Pass by Gallery Sally Dan-Cuthbert on any given evening and the place is aglow like a light box. With pristine white walls and crisp glass apex windows, it’s a beacon of style on an otherwise banal stretch of road in Rushcutters Bay, Sydney.
If you go down there now, though, you’re in for a big surprise. The glow emanates from even more deeply as new works by Dutch designer Sabine Marcelis intrigue with their ethereal flamboyance.
There are resin cubes (perhaps stools, maybe side tables) in milky pastel hues, their edges seeming to dissolve into space. There are wall-mounted mirrors that look as if they’re in mid-eclipse – the silvered reflective section apparently slipping off the glass surface to create a dynamic frisson.
“A lot of what I’m working on is an investigation of light, how it can create effects and atmospheres,” says the Rotterdam-based designer, in Sydney to open her solo exhibition Shadow Light.
Marcelis was born in the Netherlands, but as a young child she and her sister moved with their parents to New Zealand, where her dad, an engineer, puttered them about in a campervan until deciding to settle in rural Waitawheta, near Waihi on the North Island. As a teenager, she became obsessed with snowboarding which, growing up near majestic snowfields, was an entirely viable career choice.

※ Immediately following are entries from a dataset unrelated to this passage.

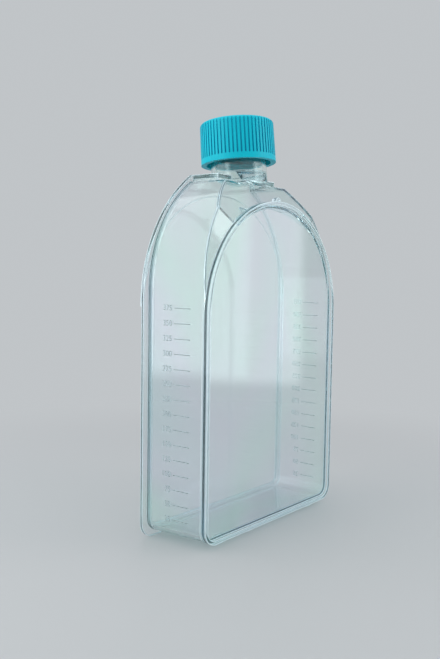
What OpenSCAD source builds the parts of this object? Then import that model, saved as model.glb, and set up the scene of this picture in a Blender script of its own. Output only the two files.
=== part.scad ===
// Cell culture flask with a canted neck and a vented screw cap.
// The flask stands on its base. +Z runs up to the neck, +X to the right, and -Y is the growth side.
// The origin is under the middle of the whole flask, cap included. All sizes are in millimetres.

/* [Body] */
// Depth of the body, from the growth rim to the back of the cover
body_depth = 38.5; // [32:0.1:48]
// Width of the growth side, across its rim
front_w = 110.6; // [92:0.1:133]
// Height of the arch of the growth side above the base
front_h = 163.9; // [136:0.1:197]
// Gap between the base and the lower edge of the growth side
front_lift = 2.7; // [2:0.1:4]
// Radius of the lower corners of the growth side
corner_r = 7.5; // [4:0.1:10]
// Thickness of the moulded walls
wall_t = 1.9; // [1.5:0.1:2.4]
// How far each wall leans outwards from the growth side to the cover
wall_draft = 1.1; // [0.5:0.1:2]

/* [Growth side] */
// Thickness of the standing rim, measured back from its face
rim_depth = 2.5; // [2.2:0.1:3]
// Width of the rim's face
rim_face = 1.8; // [1.2:0.1:2.5]
// How far the growth panel lies behind the rim's face
panel_recess = 1.7; // [1:0.1:2]
// Thickness of the growth panel
panel_t = 1.8; // [1.4:0.1:2.2]
// How far the walls stand inside the rim's outline
rim_step = 0.6; // [0.3:0.1:1]
// Width of each foot under the body
foot_w = 6; // [4:0.5:9]
// Depth of each foot
foot_d = 2.5; // [2:0.1:4]
// How far each foot stands behind the rim's face
foot_set = 4.2; // [3:0.1:8]
// Distance of each foot from the middle
foot_x = 40; // [25:0.5:42]

/* [Cover plate] */
// Thickness of the cover plate
cover_t = 2.1; // [1.8:0.1:2.6]
// Ledge of the cover plate beyond the walls
cover_ledge = 3.1; // [2:0.1:4]
// Height of the raised crescent that the arch of the next flask of a stack slides under
stack_depth = 0.7; // [0.4:0.1:1]
// Clearance between that crescent and the arch
stack_gap = 3.7; // [1:0.1:4.5]
// Height of the rib that centres the cover plate inside the walls
rib_h = 1.2; // [0.8:0.1:2]
// Width of that rib
rib_w = 1.2; // [0.8:0.1:2]
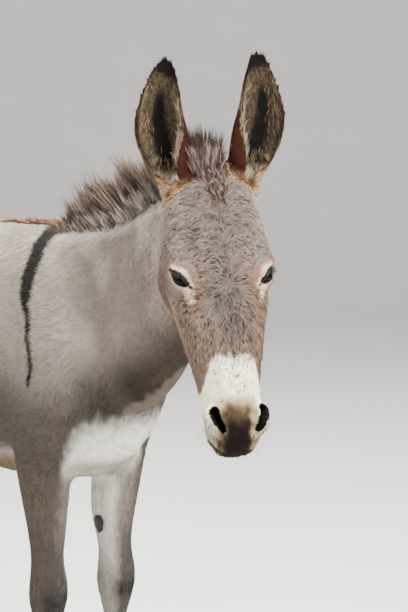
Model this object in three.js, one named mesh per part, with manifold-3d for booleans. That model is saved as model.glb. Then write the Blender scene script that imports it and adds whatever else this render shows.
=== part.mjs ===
// A life-size standing donkey, as a still museum model: one closed solid for each named part of the body.
// Millimetres, +Z up. In the body's own frame it faces -Y, its left side is +X and the ground is z = 0.
// The flesh is made of lofts joined into one body, and regions laid across it part it into nodes.
import * as THREE from "three";
import { ParametricGeometry } from "three/addons/geometries/ParametricGeometry.js";
import { mergeVertices } from "three/addons/utils/BufferGeometryUtils.js";
import Module from "manifold-3d";

const wasm = await Module();
wasm.setup();

// ---------------------------------------------------------------- driving dimensions
const GAP = 0.3; // between neighbouring solids
const HOOF_TOP = 62; // height of the coronet, where leg meets hoof
const EYE_R = 19;
const EAR_LENGTH = 240;
const EAR_WALL = 7;

// The head hangs from the poll. It turns to the donkey's right, and the face leans forward from the vertical.
const POLL = [-152, -563, 1177];
const HEAD_TURN = 32.5;
const FACE_LEAN = 22;
const HEAD_ROLL = 1;

const deg = THREE.MathUtils.degToRad;
const vec = (x, y, z) => new THREE.Vector3(x, y, z);
const FRONT = vec(0, -1, 0);
const BACK = vec(0, 1, 0);
const UP = vec(0, 0, 1);
const DOWN = vec(0, 0, -1);
const shift = (x, y, z) => new THREE.Matrix4().makeTranslation(x, y, z);
const rotateX = (degrees) => new THREE.Matrix4().makeRotationX(deg(degrees));
const rotateY = (degrees) => new THREE.Matrix4().makeRotationY(deg(degrees));
const rotateZ = (degrees) => new THREE.Matrix4().makeRotationZ(deg(degrees));
const placed = (...steps) => steps.reduce((all, step) => all.clone().multiply(step));

// ---------------------------------------------------------------- solids from three.js geometries
function solidOf(geometry) {
  for (const name of ["normal", "uv"]) geometry.deleteAttribute(name);
  const merged = mergeVertices(geometry, 1e-3);
  const corners = [];
  for (let i = 0; i < merged.index.count; i += 3) {
    const triangle = [0, 1, 2].map((k) => merged.index.getX(i + k));
    if (new Set(triangle).size === 3) corners.push(...triangle);
  }
  const vertProperties = new Float32Array(merged.attributes.position.array);
  return new wasm.Manifold(
    new wasm.Mesh({ numProp: 3, vertProperties, triVerts: new Uint32Array(corners) }),
  );
}

function geometryOf(solid) {
  const { vertProperties, triVerts } = solid.getMesh();
  return new THREE.BufferGeometry()
    .setAttribute("position", new THREE.BufferAttribute(new Float32Array(vertProperties), 3))
    .setIndex(new THREE.BufferAttribute(new Uint32Array(triVerts), 1));
}

const join = (solids) => solids.reduce((whole, solid) => whole.add(solid));

// A section carried along a smooth path through its stations, closed by a round cap at each end.
// A station is x, y, z, half width, reach above the path, reach below it. The section stands square to
// `along` where that is given, and otherwise square to the path, with its top as near upright as it can be.
function loft(stations, options) {
  const { along, above, around = 24, rings = 24, capRings = 3, caps = [10, 10] } = options;
  const { power = 2.1, grow = 0, place = new THREE.Matrix4() } = options;
  const smooth = (from) =>
    new THREE.CatmullRomCurve3(stations.map((s) => vec(...s.slice(from, from + 3))), false, "catmullrom");
  const path = smooth(0);
  const size = smooth(3);
  const rounded = (value) => Math.sign(value) * Math.abs(value) ** (2 / power);
  const last = rings + 2 * capRings;
  const surface = (u, v, target) => {
    const ring = Math.round(v * last);
    const intoStart = Math.max(0, capRings - ring) / capRings;
    const intoEnd = Math.max(0, ring - capRings - rings) / capRings;
    const t = THREE.MathUtils.clamp((ring - capRings) / rings, 0, 1);
    const forward = along ?? path.getTangent(t);
    const side = above ? above.clone().cross(forward) : UP.clone().cross(forward).normalize();
    const rise = above ?? forward.clone().cross(side);
    const [halfWidth, top, bottom] = size.getPoint(t).addScalar(grow).toArray();
    const shrink = Math.cos((Math.PI / 2) * Math.max(intoStart, intoEnd));
    const before = Math.sin((Math.PI / 2) * intoStart) * (caps[0] + grow);
    const beyond = Math.sin((Math.PI / 2) * intoEnd) * (caps[1] + grow);
    const angle = 2 * Math.PI * u;
    const height = rounded(Math.sin(angle)) * (Math.sin(angle) > 0 ? top : bottom);
    target.copy(path.getPoint(t)).addScaledVector(forward, beyond - before);
    target.addScaledVector(side, rounded(Math.cos(angle)) * halfWidth * shrink);
    target.addScaledVector(rise, height * shrink);
  };
  return solidOf(new ParametricGeometry(surface, around, last).applyMatrix4(place));
}

function ellipsoid([x, y, z], [rx, ry, rz], place) {
  const geometry = new THREE.SphereGeometry(1, 12, 7).scale(rx, ry, rz).translate(x, y, z);
  return solidOf(geometry.applyMatrix4(place));
}

// A box from one corner to the other, in a placed frame.
function box(low, high, grow = 0, place = new THREE.Matrix4()) {
  const size = high.map((value, k) => value - low[k] + 2 * grow);
  const middle = high.map((value, k) => (value + low[k]) / 2);
  return solidOf(new THREE.BoxGeometry(...size).translate(...middle).applyMatrix4(place));
}

// ---------------------------------------------------------------- trunk
// y, height of the widest level, half width, up to the top line, down to the underline
const TRUNK = [
  [-205, 735, 58, 56, 60],
  [-190, 735, 88, 96, 94],
  [-150, 738, 118, 168, 144],
  [-95, 748, 132, 238, 190],
  [-35, 758, 140, 286, 212],
  [30, 768, 149, 290, 226],
  [130, 772, 168, 286, 238],
  [260, 774, 187, 282, 238],
  [390, 778, 192, 279, 228],
  [510, 794, 184, 268, 196],
  [620, 830, 168, 230, 170],
  [705, 850, 144, 182, 150],
  [765, 858, 108, 128, 116],
  [795, 860, 70, 80, 80],
];
const trunkOf = (grow) =>
  loft(TRUNK.map(([y, z, ...size]) => [0, y, z, ...size]), {
    along: BACK, above: UP, around: 20, rings: 13, capRings: 2, caps: [12, 16], grow,
  });

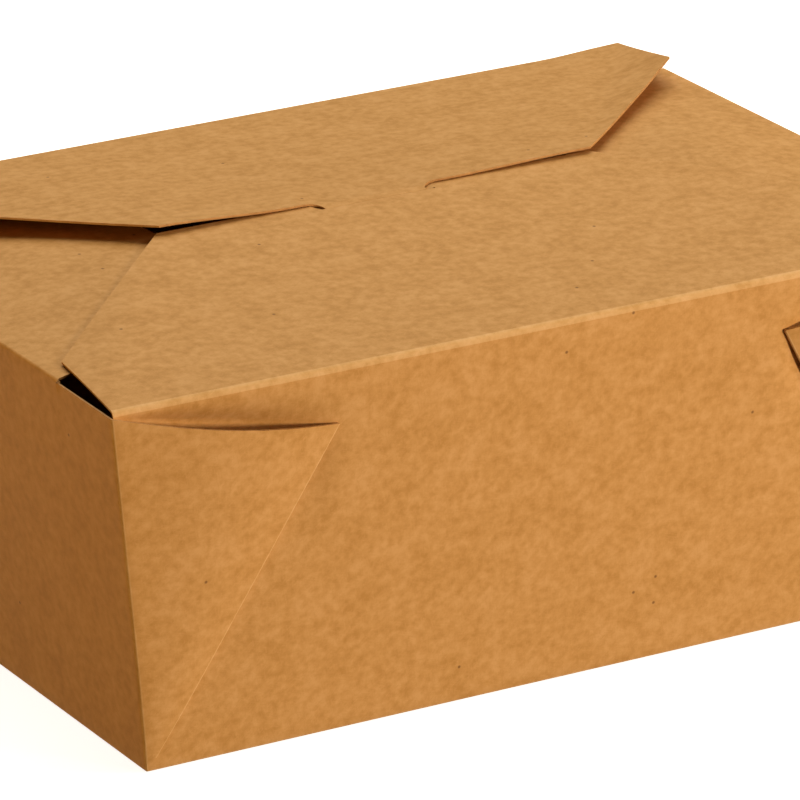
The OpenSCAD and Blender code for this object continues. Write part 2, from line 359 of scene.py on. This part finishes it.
def cornerWeb(sx, sy):
    away = Vector((cos(tipAngle), -sin(tipAngle)))
    turned = sx * sy < 0

    def outerPlace(r, s):
        flat = r * (webCorner + s * (webTip - webCorner))
        b = flat.y - r * 4 * web["dip"] * s * (1 - s)
        out = standOff(r) + r * web["bulge"] * sin(pi * s)
        return onLongWall(sx, sy, flat.x, b, out), (sx * (halfX - flat.x), sy * (halfY + b))

    def innerPlace(r, s):
        flat = r * (webInner + s * (webTip - webInner))
        b = flat.y - r * 4 * (web["dip"] + web["lower"]) * s * (1 - s)
        out = standOff(r) / 2 - wallDent(flat.x, b) * (1 - s ** web["tipHold"])
        onBlank = (sx * (halfX - flat.x) + box["patternAside"], sy * (halfY + b))
        return onLongWall(sx, sy, flat.x, b, out), onBlank

    def foldPlace(u, v):
        r = (1 + (wallRows - 1) * v) / wallRows
        swing = pi * (0.5 - u)
        half = standOff(r) / 4
        flat = r * webTip + half * cos(swing) * away
        out = 3 * half + half * sin(swing)
        return onLongWall(sx, sy, flat.x, flat.y, out), (sx * (halfX - flat.x) + u, sy * (halfY + flat.y))

    outer = trianglePanel("webOuter", webCorner, webTip, outerPlace, turned)
    inner = trianglePanel("webInner", webInner, webTip, innerPlace, not turned)
    fold = gridPanel("webFold", web["foldSteps"], wallRows - 1, foldPlace)
    fold.data.materials.append(boardFace)
    fold.data.materials.append(creasedBoardWithHighlight)
    # the fold strip takes the paler crease board: whitened fibres plus painted highlight
    for face in fold.data.polygons:
        face.material_index = foldHighlightSlot
    if turned:
        turnFaces(fold)
    return [outer, inner, fold]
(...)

“But at 21 I came to the harsh realisation that I didn’t have what it took to turn professional, she says. “So I enrolled to study industrial design at Victoria [University’s] School of Architecture & Design.”
A radical shift?
“Not so much, really. My parents always encouraged me and my older sister to be creative, and as kids we would sew and embroider, and tinker with dad’s tools. My sister had enrolled in the industrial design course, so I just kind of followed in her footsteps.”
The siblings’ paths diverged when Sabine applied to the edgy Design Academy Eindhoven in the Netherlands, then under the direction of top trend forecaster Li Edelkoort.
Her graduate pieces, 12 years ago, were twofold: a winemaking device that revelled in and revealed the alchemy of the process; and a table composed of transparent glass that turned opaque at the flick of a switch – very now, very ahead of the trend then.
She set up her studio in 2011, and almost immediately began exploring the use of resin and glass.
“In fact, the work you see in the gallery right now is an extension of the research I’ve been carrying out for over a decade now,” she says. “Ten years down the track, and I’m nowhere near done with it.”
Joining the three freestanding cubes and five wall-mounted mirrors on display are an elegantly elongated ovoid resin table in a sudsy dove grey and a series of cylindrical resin stools in variously muted shades.
All the pieces are customisable in Marcelis’ studio in Rotterdam, where a team of “like-minded geeks” is expert in mixing never-before-seen colours and resins of exquisite densities, and casting mirrors by hand. What is most compelling about the objects is the way they carry an aura, a vague haziness around themselves that expands their presence in a room.
NEED TO KNOW
Shadow Light by Sabine Marcelis is at Gallery Sally Dan-Cuthbert in Rushcutters Bay, Sydney, until June 19.